Como saborear este amor, como tocar hoje com a mão a misericórdia de Jesus? O Evangelho também nos sugere isso, quando aponta que na tarde mesma da Páscoa (cf. Jo 20, 19), ou seja, logo depois de ressuscitar, Jesus, em primeiro lugar, dá o Espírito para perdoar os pecados. Para experimentar o amor, é preciso passar por ali: deixar-se perdoar. Deixar-se perdoar: pergunto a mim mesmo e a cada um de vós: “deixo-me perdoar?”. “- Mas, Padre, ir confessar-se parece difícil...”. Diante de Deus, somos tentados a fazer como os discípulos no Evangelho: trancarmo-nos por detrás de portas fechadas. Eles faziam isso por temor e nós também temos medo, vergonha de abrir-nos e contar os nossos pecados. Que o Senhor nos dê a graça de compreender a vergonha: de vê-la não como uma porta fechada, mas como o primeiro passo do encontro. Quando nos sentimos envergonhados, devemos ser agradecidos: quer dizer que não aceitamos o mal, e isso é bom. A vergonha é um convite secreto da alma que precisa do Senhor para vencer o mal. O drama está quando não se sente vergonha por coisa alguma. Não devemos ter medo de sentir vergonha! E assim passemos da vergonha ao perdão! Não tenhais medo de vos envergonhar! Não tenhais medo.

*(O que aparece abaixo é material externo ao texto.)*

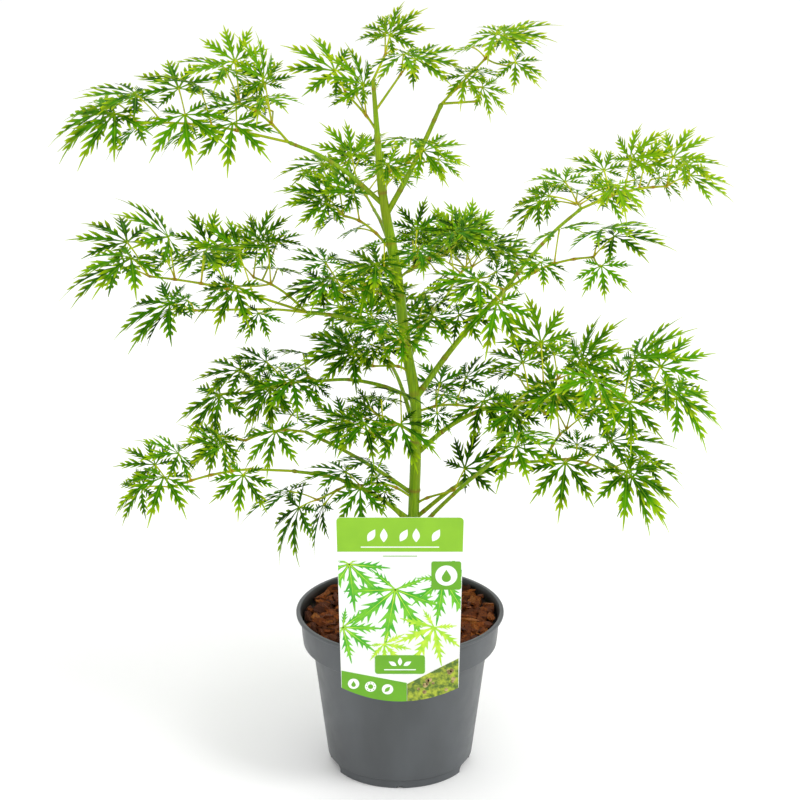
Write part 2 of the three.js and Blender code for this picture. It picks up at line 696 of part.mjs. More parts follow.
sprayTable.forEach((row, i) => {
  const [name, root] = row;
  const solid = spraySolid(stems[i], growLeaves(row, stems[i]));
  addPiece(name, cutClear(solid, root, stems[i]), finishes.leaf);
});

export default plant;
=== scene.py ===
from collections import namedtuple
from itertools import product
from math import atan2, cos, hypot, pi, radians, sin

import bmesh
import bpy
import numpy as np
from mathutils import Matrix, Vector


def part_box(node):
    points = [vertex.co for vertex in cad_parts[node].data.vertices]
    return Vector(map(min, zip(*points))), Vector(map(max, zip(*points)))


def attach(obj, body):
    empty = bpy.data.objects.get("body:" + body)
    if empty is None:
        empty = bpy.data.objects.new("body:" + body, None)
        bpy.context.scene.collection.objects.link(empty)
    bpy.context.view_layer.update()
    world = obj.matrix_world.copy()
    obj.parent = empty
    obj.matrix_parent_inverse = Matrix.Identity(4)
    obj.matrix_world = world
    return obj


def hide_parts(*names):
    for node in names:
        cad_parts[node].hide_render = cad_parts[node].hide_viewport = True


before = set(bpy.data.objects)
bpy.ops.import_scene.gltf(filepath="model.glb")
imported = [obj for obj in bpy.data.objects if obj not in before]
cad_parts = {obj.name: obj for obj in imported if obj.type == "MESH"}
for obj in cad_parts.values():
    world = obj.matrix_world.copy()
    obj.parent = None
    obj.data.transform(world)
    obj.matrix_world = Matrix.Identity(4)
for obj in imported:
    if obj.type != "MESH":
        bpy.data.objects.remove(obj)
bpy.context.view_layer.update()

mm = 0.001

# Pot
pot_height = 150.0
rim_radius = 95.0
lip_height = 3.2
lip_depth = 2.2
collar_top_radius = 91.4
collar_foot_radius = 88.8
collar_foot = 119.0
collar_flare = 0.7
collar_flare_height = 7.0
neck_depth = 0.3
neck_start = 1.2
neck_end = 0.4
wall_top_radius = 80.6
wall_foot_radius = 67.0
foot_ring_height = 8.5
foot_ring_radius = 64.8
hollow_radius = 57.8
hollow_height = 0.6
pot_wall = 1.8
pot_floor = 3.0
pot_turns = 160
crease_angle = 32

# Rounded edges of the moulding
crisp_edge = 0.8
small_edge = 1.0
soft_edge = 1.2

# Drain arches round the foot, the front one only a nick
drain_arches = 5
drain_width = 31.0
drain_height = 6.5
drain_depth = 9.0
drain_shoulder = 0.45
drain_round = 0.35
cut_below = 3.0
nick_width = 5.0
nick_height = 2.2

# Potting mix and the bark chips on it
soil_top = 141.0
soil_sinks = 0.5
soil_heap = 1.5
mix_radius = collar_top_radius - pot_wall
bed_gap = 1.6
bed_rings = 16
bed_turns = 72
bed_middle = 8.0
chip_count = 760
chip_length = (12.0, 29.0)
chip_width = (4.0, 9.0)
chip_thickness = (1.6, 3.6)
chip_sections = (-1, -0.35, 0.4, 1)
chip_pinch = 0.55
chip_jitter = (0.75, 1.25)
chip_lift = 4.0
chip_tilt = 56
chip_roll = 2.0
chip_inset = 2.0
chip_gap = 0.8

# Beside the pot's wall the chips are shorter and lie along it
wall_band = 14.0
wall_chip_length = 0.6
wall_chip_turn = 0.8

# Label card, its tongue and the printing on it
card_top_width = 110.0
card_foot_width = 103.6
card_top = 279.6
card_shoulder = 117.5
card_foot = 104.0
card_thickness = 0.9
card_corner = 4.0
card_corner_steps = 8
card_foot_steps = 24
card_gap = 0.8
card_front = -rim_radius - card_gap - card_thickness
tongue_width = 22.0
tongue_inset = 13.0
tongue_foot = 124.0
tongue_overlap = 0.1
rim_gap = 0.3
ink_thickness = 0.04
ink_sinks = 0.02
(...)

Contudo, há uma porta fechada diante do perdão do Senhor: é a resignação. A resignação é sempre uma porta fechada. Os discípulos a experimentaram quando, na Páscoa, constatavam que tudo tivesse voltado a ser como antes: ainda estavam lá, em Jerusalém, desalentados; o “capítulo Jesus” parecia terminado e, depois de tanto tempo com Ele, nada tinha mudado: “-Resignemo-nos”. Também nós podemos pensar: “Sou cristão há muito tempo, porém nada muda em mim, cometo sempre os mesmos pecados”. Então, desalentados, renunciamos à misericórdia. Entretanto, o Senhor nos interpela: “Não acreditas que a misericórdia é maior do que a tua miséria? Estás reincidente no pecado? Sê reincidente em clamar por misericórdia, e veremos quem leva a melhor!”. E depois – quem conhece o sacramento do perdão o sabe – não é verdade que tudo permaneça como antes. Em cada perdão recebemos novo alento, somos encorajados, pois nos sentimos cada vez mais amados, mais abraçados pelo Pai. E quando, sentindo-nos amados, caímos mais uma vez, sentimos mais dor do que antes. É uma dor benéfica, que lentamente nos separa do pecado. Descobrimos então que a força da vida é receber o perdão de Deus, e seguir em frente, de perdão em perdão. Assim segue a vida: de vergonha em vergonha, de perdão em perdão; Esta é a vida cristã.

Depois da vergonha e da resignação, existe outra porta fechada, às vezes blindada: o nosso pecado; o próprio pecado. Quando cometo um grande pecado, se eu, com toda a honestidade, não quero me perdoar, por que o faria Deus? Esta porta, no entanto, está fechada só de um lado: o nosso; para Deus nunca é intransponível. Ele, como nos ensina o Evangelho, adora entrar justamente através “das portas fechadas” – como escutamos -, quando todas as passagens parecem bloqueadas. Lá Deus faz maravilhas. Ele nunca decide separar-se de nós, somos nós que o deixamos do lado de fora. Mas quando nos confessamos, tem lugar o inaudito: descobrimos que precisamente aquele pecado, que nos mantinha distantes do Senhor, converte-se no lugar do encontro com Ele. Ali o Deus ferido de amor vem ao encontro das nossas feridas. E torna as nossas chagas miseráveis semelhantes às suas chagas gloriosas. Trata-se de uma transformação: a minha chaga miserável torna-se semelhante às suas chagas gloriosas. Pois  Ele é misericórdia e faz maravilhas nas nossas misérias. Como Tomé, pedimos hoje a graça de reconhecer o nosso Deus: de encontrar no Seu perdão a nossa alegria; de encontrar na Sua misericórdia a nossa esperança.